Carl Henry, Junior was born in Kalamazoo, Michigan July 30, 1908 and graduated from the University of Illinois in 1929 with a B.S. degree in Ceramic engineering. Following graduation he was employed as a Ceramic Engineer with W.A. Case and Son Manufacturing Company in Robinson until 1935. His M.S. degree in Ceramic Engineering and his Ph.D. degree in Engineering were obtained from the University of Illinois in 1937 and 1939 respectively. He served as an Associate Professor of Ceramic Engineer in charge of the Ceramic Engineering Division in the College of Mines at the University of Washington in Seattle from 1939 to 1948. From the summer of 1941 to the summer of 1946 he was on leave from there for military service with the Corps of Engineers in Alaska and the Military Government in Korea. When he left military life for civilian life in 1946, he held the rank of colonel. He is a member of the Robinson Elks Lodge No. 1188, a past president of Robinson Rotary Club, a member of he Robinson Lodge No. 250 A.F. and A.M., the Danville Consistory, Medinah Temple of Chicago, a Fellow of the American Ceramic Society, a member of the American Institute of Mining, Metallurgical, and Petroleum Engineers, a Registered Professional Engineer in Illinois and a member of the School Board of the Central Community Unit Number Two. On July 27, 1952, he married Miss Maxine A. Perry of Robinson, formerly of Terre Haute, Indiana. She was graduated from Indiana State Teachers College in 1943 and was Director of all Speech and Dramatic activities as well as a teacher of English in the Robinson High School from the fall of 1943 to the Spring of 1952.

Mr. Zwermann had one brother, Theodore Zwermann, who was associated with him in business in Robinson after 1922. Theodore was married in Newark, Ohio, to Miss Henrietta Butler and they had one son, Robert, who now resides in Orlando, Florida.
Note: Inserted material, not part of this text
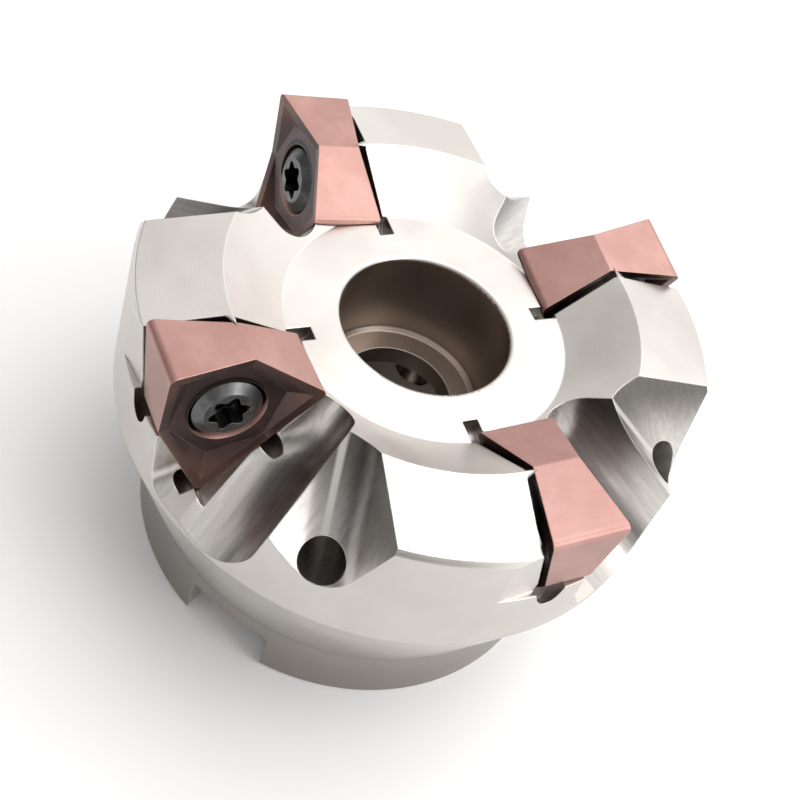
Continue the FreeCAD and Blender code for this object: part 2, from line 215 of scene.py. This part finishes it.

In 1935 the Theodore Zwermann family moved to Olney, Illinois, where he purchased and operated a movie theatre. Mrs. Theodore Zwermann passed away in Robinson on December 12, 1954.

Carl Zwermann's two main hobbies were dogs and flowers. He was known throughout the community for his large, beautiful and well-trained dogs. In 1926 he completed a large home at 806 West Main Street in Robinson and he took great personal pride in the lovely flower gardens which became a part of his home.

Although Mr. Zwermann chose to remain in the background whenever possible, his contributions to his community and to the development of the pottery industry will be known for many years to come.